-- Start of Dataset excerpt --

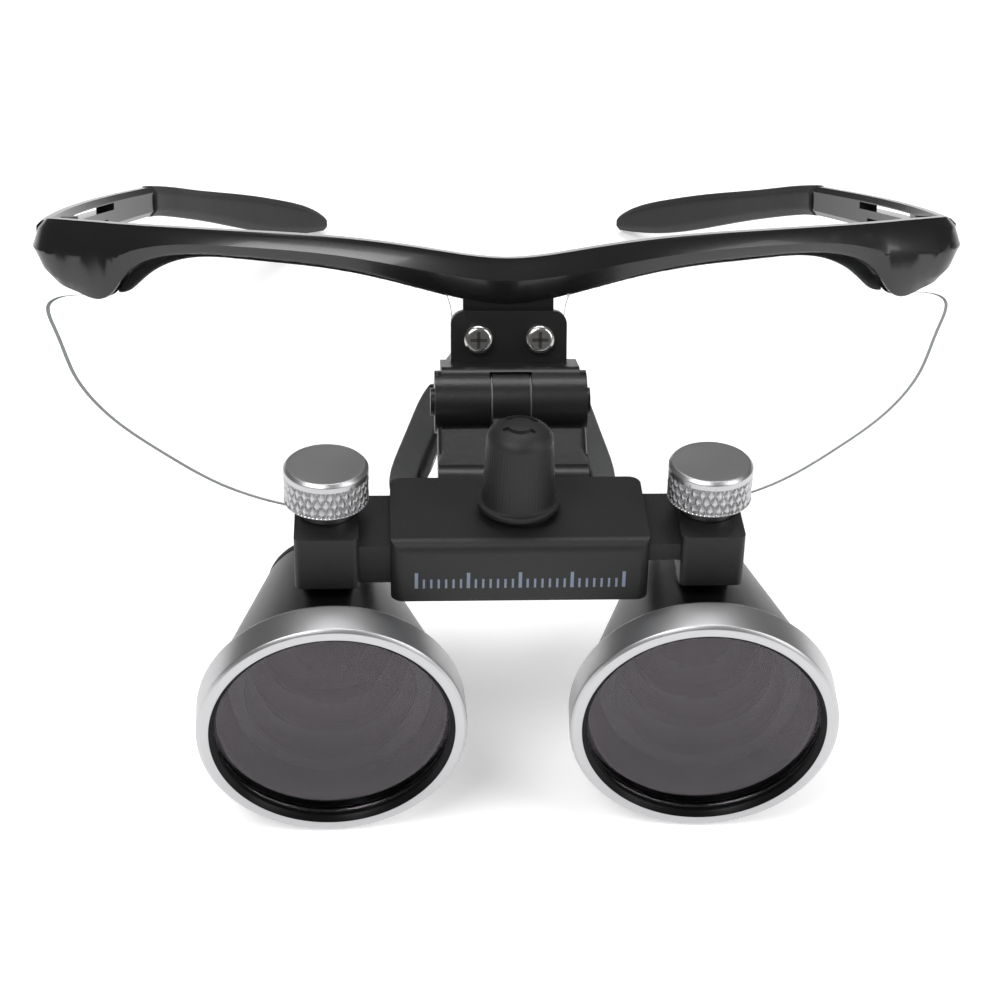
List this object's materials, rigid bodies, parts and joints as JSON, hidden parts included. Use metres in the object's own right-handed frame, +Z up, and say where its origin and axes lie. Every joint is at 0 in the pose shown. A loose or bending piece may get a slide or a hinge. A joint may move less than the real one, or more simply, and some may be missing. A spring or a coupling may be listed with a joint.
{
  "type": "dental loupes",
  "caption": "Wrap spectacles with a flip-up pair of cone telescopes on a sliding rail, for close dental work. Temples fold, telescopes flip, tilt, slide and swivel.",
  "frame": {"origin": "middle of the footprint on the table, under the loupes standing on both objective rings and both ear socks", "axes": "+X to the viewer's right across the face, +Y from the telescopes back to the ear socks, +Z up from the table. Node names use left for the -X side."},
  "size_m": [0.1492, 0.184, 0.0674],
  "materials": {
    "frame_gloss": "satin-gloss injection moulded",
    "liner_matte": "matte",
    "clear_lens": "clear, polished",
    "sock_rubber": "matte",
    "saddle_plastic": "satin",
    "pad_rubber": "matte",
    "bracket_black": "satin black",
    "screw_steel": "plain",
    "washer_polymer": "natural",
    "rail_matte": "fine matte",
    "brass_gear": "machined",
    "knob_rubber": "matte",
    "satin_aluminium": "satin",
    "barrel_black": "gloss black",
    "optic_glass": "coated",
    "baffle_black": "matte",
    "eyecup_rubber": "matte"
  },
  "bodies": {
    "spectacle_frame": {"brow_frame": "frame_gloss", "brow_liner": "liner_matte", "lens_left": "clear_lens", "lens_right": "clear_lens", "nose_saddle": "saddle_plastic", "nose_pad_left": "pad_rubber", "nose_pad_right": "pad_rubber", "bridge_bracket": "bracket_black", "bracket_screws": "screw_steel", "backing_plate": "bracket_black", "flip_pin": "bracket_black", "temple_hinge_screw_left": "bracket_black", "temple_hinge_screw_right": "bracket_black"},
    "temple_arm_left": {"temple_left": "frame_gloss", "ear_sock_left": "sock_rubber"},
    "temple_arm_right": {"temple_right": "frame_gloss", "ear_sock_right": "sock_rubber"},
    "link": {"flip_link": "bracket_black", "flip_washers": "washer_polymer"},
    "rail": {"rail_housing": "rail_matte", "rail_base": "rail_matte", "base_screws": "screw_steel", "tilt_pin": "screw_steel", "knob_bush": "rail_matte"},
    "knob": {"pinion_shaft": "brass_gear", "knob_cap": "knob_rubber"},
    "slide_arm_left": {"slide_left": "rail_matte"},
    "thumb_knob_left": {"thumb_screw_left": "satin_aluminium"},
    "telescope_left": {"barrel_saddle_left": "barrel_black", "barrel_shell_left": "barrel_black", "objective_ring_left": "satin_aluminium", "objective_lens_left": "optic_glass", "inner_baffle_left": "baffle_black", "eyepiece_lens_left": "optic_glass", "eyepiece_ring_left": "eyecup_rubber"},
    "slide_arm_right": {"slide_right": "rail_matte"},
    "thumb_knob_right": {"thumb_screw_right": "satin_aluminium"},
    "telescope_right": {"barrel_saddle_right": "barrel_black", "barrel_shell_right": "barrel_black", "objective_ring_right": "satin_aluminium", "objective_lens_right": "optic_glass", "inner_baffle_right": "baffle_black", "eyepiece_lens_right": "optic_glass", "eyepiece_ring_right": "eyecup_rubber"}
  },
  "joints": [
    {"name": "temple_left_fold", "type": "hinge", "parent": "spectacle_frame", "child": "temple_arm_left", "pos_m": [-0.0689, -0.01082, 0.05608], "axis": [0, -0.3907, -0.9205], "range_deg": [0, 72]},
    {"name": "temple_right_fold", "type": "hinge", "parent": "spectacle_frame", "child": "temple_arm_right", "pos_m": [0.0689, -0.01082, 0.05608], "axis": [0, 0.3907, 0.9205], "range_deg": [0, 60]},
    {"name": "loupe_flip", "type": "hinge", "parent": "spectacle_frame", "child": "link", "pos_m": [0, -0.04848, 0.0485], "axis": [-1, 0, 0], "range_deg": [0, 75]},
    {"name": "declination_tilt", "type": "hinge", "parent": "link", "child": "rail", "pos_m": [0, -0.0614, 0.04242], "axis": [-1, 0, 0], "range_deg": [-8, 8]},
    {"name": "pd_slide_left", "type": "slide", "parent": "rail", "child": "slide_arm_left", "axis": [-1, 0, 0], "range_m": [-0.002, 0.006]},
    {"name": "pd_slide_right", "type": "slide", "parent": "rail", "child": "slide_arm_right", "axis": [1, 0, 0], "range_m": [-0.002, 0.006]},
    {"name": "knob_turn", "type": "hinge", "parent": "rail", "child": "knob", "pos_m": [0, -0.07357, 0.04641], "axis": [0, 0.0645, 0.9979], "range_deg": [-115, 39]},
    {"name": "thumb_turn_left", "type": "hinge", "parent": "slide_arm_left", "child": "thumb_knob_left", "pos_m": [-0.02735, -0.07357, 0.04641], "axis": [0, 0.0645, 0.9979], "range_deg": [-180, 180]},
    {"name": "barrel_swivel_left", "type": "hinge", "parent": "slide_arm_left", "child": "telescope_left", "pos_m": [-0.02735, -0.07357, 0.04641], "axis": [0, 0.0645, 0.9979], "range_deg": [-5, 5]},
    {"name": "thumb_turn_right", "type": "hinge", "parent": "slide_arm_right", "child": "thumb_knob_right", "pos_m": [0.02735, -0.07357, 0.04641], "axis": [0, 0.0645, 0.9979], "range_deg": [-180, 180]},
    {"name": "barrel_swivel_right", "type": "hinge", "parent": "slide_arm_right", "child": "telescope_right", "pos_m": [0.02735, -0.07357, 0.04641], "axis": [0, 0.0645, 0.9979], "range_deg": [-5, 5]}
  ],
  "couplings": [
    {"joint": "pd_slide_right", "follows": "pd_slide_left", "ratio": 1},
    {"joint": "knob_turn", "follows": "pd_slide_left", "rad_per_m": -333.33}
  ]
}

-- End of Dataset excerpt --

§ To be done: Pick out the lines that include the word "origin" and write them out.

§ Exercise response:
List this object's materials, rigid bodies, parts and joints as JSON, hidden parts included. Use metres in the object's own right-handed frame, +Z up, and say where its origin and axes lie. Every joint is at 0 in the pose shown. A loose or bending piece may get a slide or a hinge. A joint may move less than the real one, or more simply, and some may be missing. A spring or a coupling may be listed with a joint.
  "frame": {"origin": "middle of the footprint on the table, under the loupes standing on both objective rings and both ear socks", "axes": "+X to the viewer's right across the face, +Y from the telescopes back to the ear socks, +Z up from the table. Node names use left for the -X side."},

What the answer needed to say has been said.